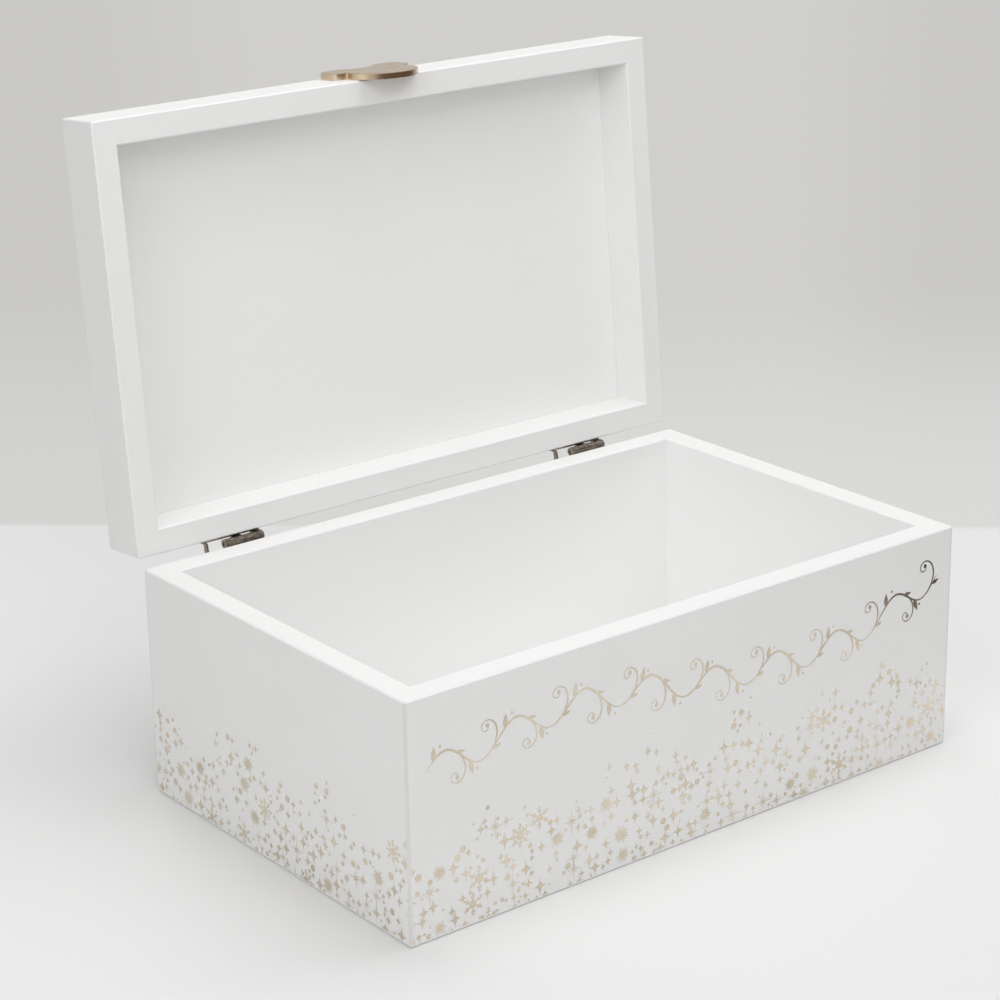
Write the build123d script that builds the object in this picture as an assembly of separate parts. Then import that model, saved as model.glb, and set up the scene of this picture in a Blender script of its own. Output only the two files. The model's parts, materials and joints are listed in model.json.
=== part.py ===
from build123d import *
import math
import os

# Keepsake box: a board box with a framed lid on two stop hinges, and a cast tab on the
# lid's front.  Millimetres, +Z up, front towards -Y, origin at the middle of the base.
# The lid's pieces are drawn shut and then swung open about the hinge line, so the
# model stands at rest with the lid leaning back on its stops.

# --- box and lid ---
LENGTH = 320.0               # outside, left to right
DEPTH = 200.0                # outside, front to back
BODY_HEIGHT = 111.0          # floor to rim
WALL = 12.0                  # body panels and lid rails
BASE_THICKNESS = 6.0
LID_HEIGHT = 26.5            # rim to lid top
LID_PANEL_THICKNESS = 4.5
RIM_GAP = 0.5                # left between the two rims when shut
OUTER_ROUND = 1.0            # upright corners
EDGE_EASE = 0.8              # base edge and lid-top edge, taken off with sandpaper
RIM_EASE = 0.6               # both edges of each rim
OPEN_ANGLE = 95.0            # where the stops hold the lid

# --- hinges ---
LEFT_HINGE_INSET = 56.0      # box end to barrel centre
RIGHT_HINGE_INSET = 54.2
BARREL_LENGTH = 21.6
KNUCKLE_COUNT = 4            # body leaf and lid leaf in turn, from the left
LEAF_THICKNESS = 1.1
LEAF_HEIGHT = 16.0           # plate, square to the hinge line
LEAF_SET_BACK = 2.0          # plate edge, away from the hinge line
LEAF_CORNER = 2.0
JOGGLE = 1.3                 # length of the step that lifts the sheet into its knuckle
SEAM = 0.25                  # where the rolled sheet's end meets its root
KNUCKLE_GAP = 0.3
PIN_RADIUS = 1.05
PIN_CLEARANCE = 0.05
PIN_RECESS = 0.6             # pin end, inside the barrel end
EAR_REACH = 10.2             # lid leaf and body leaf run this far past the barrel
EAR_DROP = 6.0               # stop ear's tip, below the hinge line
EAR_WIDTH = 1.9
EAR_NECK = 0.9               # height of the arm that joins ear and plate
EAR_LEAN = 1.2               # how far its bearing edge stands in front of its root
EAR_ROOT = 4.0               # ear's hold along the end of the plate
STOP_CLEARANCE = 0.1         # ear to body leaf, lid fully open

# --- countersunk screws ---
SCREW_HEAD_RADIUS = 2.1
SCREW_SHANK_RADIUS = 1.0
SCREW_HEAD_DEPTH = LEAF_THICKNESS
SCREW_LENGTH = 9.0
SCREW_CLEARANCE = 0.05       # round the screw, in plate and board alike
LEAF_SCREW_INSET = 6.0       # from either end of the plate

# --- tab on the lid's front ---
TAB_THICKNESS = 3.3
TAB_WIDTH = 44.0             # across both shoulders
TAB_WAIST = 32.0
TAB_SHOULDER = 15.2          # height of the shoulder bar
TAB_END_ROUND = 3.5          # its corners
TAB_TOP_MARGIN = 1.0         # bar to the lid's top
TAB_OVERHANG = 14.0          # round lobe, below the lid's rim
TAB_NOTCH_ROUND = 1.5
TAB_DIP_DEPTH = 6.0          # hollow in the top edge
TAB_DIP_WIDTH = 18.0
TAB_DIP_ROUND = 2.5
TAB_CHAMFER = 0.4            # round its front edge
TAB_RELIEF = 0.3             # lobe's back, clear of the box front

SAME_PLACE = 0.001           # closer than this, two points are one

# --- worked out from the above ---
RIM_LEVEL = BODY_HEIGHT + RIM_GAP
BORE_RADIUS = PIN_RADIUS + PIN_CLEARANCE
BARREL_RADIUS = BORE_RADIUS + LEAF_THICKNESS
AXIS_OFFSET = LEAF_THICKNESS + BARREL_RADIUS
AXIS_Y = DEPTH / 2 + AXIS_OFFSET
AXIS_Z = BODY_HEIGHT + RIM_GAP / 2
HINGE_LINE = Axis((0, AXIS_Y, AXIS_Z), (1, 0, 0))
LEAF_LEFT = -BARREL_LENGTH / 2 - EAR_REACH
LEAF_RIGHT = BARREL_LENGTH / 2
LEAF_SCREW_X = (LEAF_LEFT + LEAF_SCREW_INSET, LEAF_RIGHT - LEAF_SCREW_INSET)
LEAF_SCREW_Z = LEAF_SET_BACK + LEAF_HEIGHT / 2
HINGE_X = {"left": LEFT_HINGE_INSET - LENGTH / 2, "right": LENGTH / 2 - RIGHT_HINGE_INSET}
TAB_SHOULDER_LEVEL = LID_HEIGHT - TAB_TOP_MARGIN - TAB_SHOULDER / 2
TAB_SCREW_X = (TAB_WIDTH - TAB_SHOULDER) / 2


def block(x, y, z):
    """A plain block between the limits given on each axis."""
    return Pos((x[0] + x[1]) / 2, (y[0] + y[1]) / 2, (z[0] + z[1]) / 2) * Box(
        x[1] - x[0], y[1] - y[0], z[1] - z[0]
    )


def swing_open(shape):
    """From the shut place to the open one."""
    return shape.rotate(HINGE_LINE, -OPEN_ANGLE)


def hollow_blank(height, floor):
    """The outside of box or lid, open at the top, before it is parted into boards."""
    blank = Pos(0, 0, height / 2) * Box(LENGTH, DEPTH, height)
    blank = fillet(blank.edges().filter_by(Axis.Z), OUTER_ROUND)
    blank = chamfer(blank.edges().group_by(Axis.Z)[0], EDGE_EASE)
    blank -= block(
        (WALL - LENGTH / 2, LENGTH / 2 - WALL), (WALL - DEPTH / 2, DEPTH / 2 - WALL), (floor, height)
    )
    return chamfer(blank.faces().sort_by(Axis.Z)[-1].edges(), RIM_EASE)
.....
* Task instructions
Write the material out exactly, with nothing left out.

* Solution to this problem
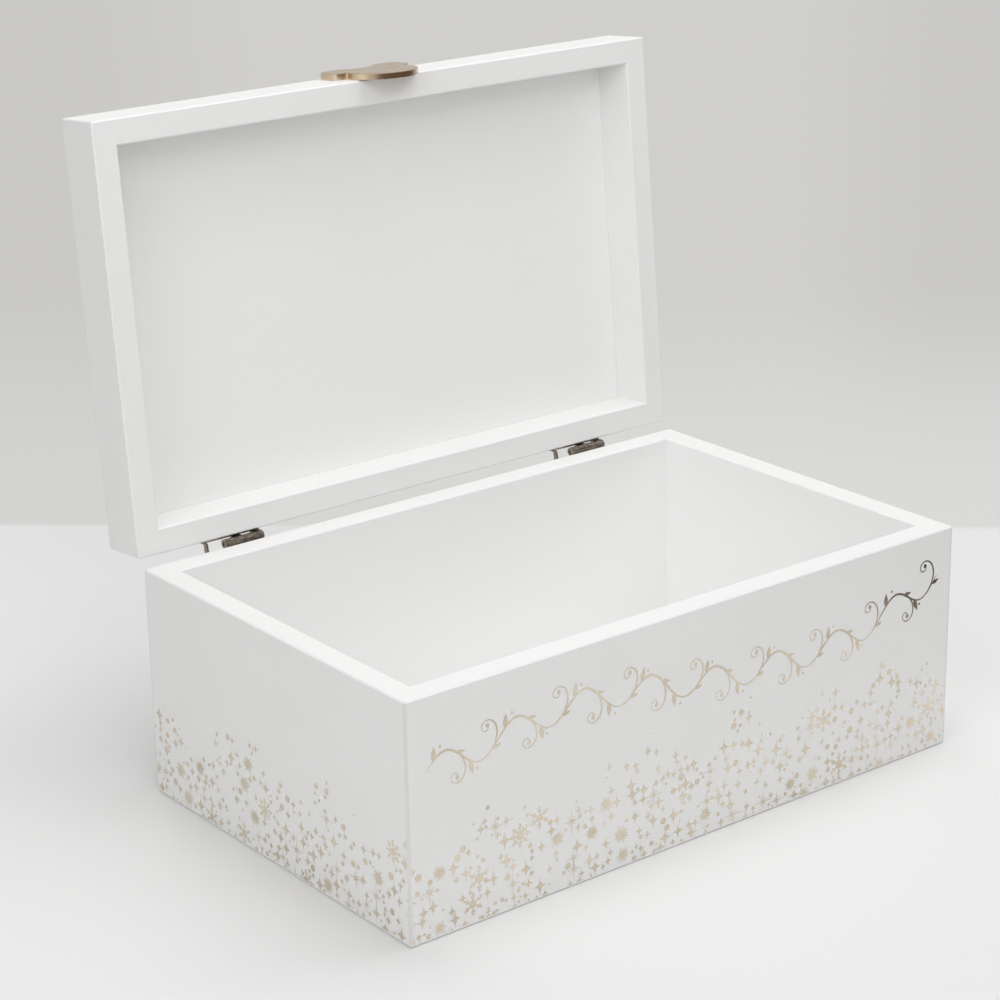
Write the build123d script that builds the object in this picture as an assembly of separate parts. Then import that model, saved as model.glb, and set up the scene of this picture in a Blender script of its own. Output only the two files. The model's parts, materials and joints are listed in model.json.
=== part.py ===
from build123d import *
import math
import os

# Keepsake box: a board box with a framed lid on two stop hinges, and a cast tab on the
# lid's front.  Millimetres, +Z up, front towards -Y, origin at the middle of the base.
# The lid's pieces are drawn shut and then swung open about the hinge line, so the
# model stands at rest with the lid leaning back on its stops.

# --- box and lid ---
LENGTH = 320.0               # outside, left to right
DEPTH = 200.0                # outside, front to back
BODY_HEIGHT = 111.0          # floor to rim
WALL = 12.0                  # body panels and lid rails
BASE_THICKNESS = 6.0
LID_HEIGHT = 26.5            # rim to lid top
LID_PANEL_THICKNESS = 4.5
RIM_GAP = 0.5                # left between the two rims when shut
OUTER_ROUND = 1.0            # upright corners
EDGE_EASE = 0.8              # base edge and lid-top edge, taken off with sandpaper
RIM_EASE = 0.6               # both edges of each rim
OPEN_ANGLE = 95.0            # where the stops hold the lid

# --- hinges ---
LEFT_HINGE_INSET = 56.0      # box end to barrel centre
RIGHT_HINGE_INSET = 54.2
BARREL_LENGTH = 21.6
KNUCKLE_COUNT = 4            # body leaf and lid leaf in turn, from the left
LEAF_THICKNESS = 1.1
LEAF_HEIGHT = 16.0           # plate, square to the hinge line
LEAF_SET_BACK = 2.0          # plate edge, away from the hinge line
LEAF_CORNER = 2.0
JOGGLE = 1.3                 # length of the step that lifts the sheet into its knuckle
SEAM = 0.25                  # where the rolled sheet's end meets its root
KNUCKLE_GAP = 0.3
PIN_RADIUS = 1.05
PIN_CLEARANCE = 0.05
PIN_RECESS = 0.6             # pin end, inside the barrel end
EAR_REACH = 10.2             # lid leaf and body leaf run this far past the barrel
EAR_DROP = 6.0               # stop ear's tip, below the hinge line
EAR_WIDTH = 1.9
EAR_NECK = 0.9               # height of the arm that joins ear and plate
EAR_LEAN = 1.2               # how far its bearing edge stands in front of its root
EAR_ROOT = 4.0               # ear's hold along the end of the plate
STOP_CLEARANCE = 0.1         # ear to body leaf, lid fully open

# --- countersunk screws ---
SCREW_HEAD_RADIUS = 2.1
SCREW_SHANK_RADIUS = 1.0
SCREW_HEAD_DEPTH = LEAF_THICKNESS
SCREW_LENGTH = 9.0
SCREW_CLEARANCE = 0.05       # round the screw, in plate and board alike
LEAF_SCREW_INSET = 6.0       # from either end of the plate

# --- tab on the lid's front ---
TAB_THICKNESS = 3.3
TAB_WIDTH = 44.0             # across both shoulders
TAB_WAIST = 32.0
TAB_SHOULDER = 15.2          # height of the shoulder bar
TAB_END_ROUND = 3.5          # its corners
TAB_TOP_MARGIN = 1.0         # bar to the lid's top
TAB_OVERHANG = 14.0          # round lobe, below the lid's rim
TAB_NOTCH_ROUND = 1.5
TAB_DIP_DEPTH = 6.0          # hollow in the top edge
TAB_DIP_WIDTH = 18.0
TAB_DIP_ROUND = 2.5
TAB_CHAMFER = 0.4            # round its front edge
TAB_RELIEF = 0.3             # lobe's back, clear of the box front

SAME_PLACE = 0.001           # closer than this, two points are one

# --- worked out from the above ---
RIM_LEVEL = BODY_HEIGHT + RIM_GAP
BORE_RADIUS = PIN_RADIUS + PIN_CLEARANCE
BARREL_RADIUS = BORE_RADIUS + LEAF_THICKNESS
AXIS_OFFSET = LEAF_THICKNESS + BARREL_RADIUS
AXIS_Y = DEPTH / 2 + AXIS_OFFSET
AXIS_Z = BODY_HEIGHT + RIM_GAP / 2
HINGE_LINE = Axis((0, AXIS_Y, AXIS_Z), (1, 0, 0))
LEAF_LEFT = -BARREL_LENGTH / 2 - EAR_REACH
LEAF_RIGHT = BARREL_LENGTH / 2
LEAF_SCREW_X = (LEAF_LEFT + LEAF_SCREW_INSET, LEAF_RIGHT - LEAF_SCREW_INSET)
LEAF_SCREW_Z = LEAF_SET_BACK + LEAF_HEIGHT / 2
HINGE_X = {"left": LEFT_HINGE_INSET - LENGTH / 2, "right": LENGTH / 2 - RIGHT_HINGE_INSET}
TAB_SHOULDER_LEVEL = LID_HEIGHT - TAB_TOP_MARGIN - TAB_SHOULDER / 2
TAB_SCREW_X = (TAB_WIDTH - TAB_SHOULDER) / 2


def block(x, y, z):
    """A plain block between the limits given on each axis."""
    return Pos((x[0] + x[1]) / 2, (y[0] + y[1]) / 2, (z[0] + z[1]) / 2) * Box(
        x[1] - x[0], y[1] - y[0], z[1] - z[0]
    )


def swing_open(shape):
    """From the shut place to the open one."""
    return shape.rotate(HINGE_LINE, -OPEN_ANGLE)


def hollow_blank(height, floor):
    """The outside of box or lid, open at the top, before it is parted into boards."""
    blank = Pos(0, 0, height / 2) * Box(LENGTH, DEPTH, height)
    blank = fillet(blank.edges().filter_by(Axis.Z), OUTER_ROUND)
    blank = chamfer(blank.edges().group_by(Axis.Z)[0], EDGE_EASE)
    blank -= block(
        (WALL - LENGTH / 2, LENGTH / 2 - WALL), (WALL - DEPTH / 2, DEPTH / 2 - WALL), (floor, height)
    )
    return chamfer(blank.faces().sort_by(Axis.Z)[-1].edges(), RIM_EASE)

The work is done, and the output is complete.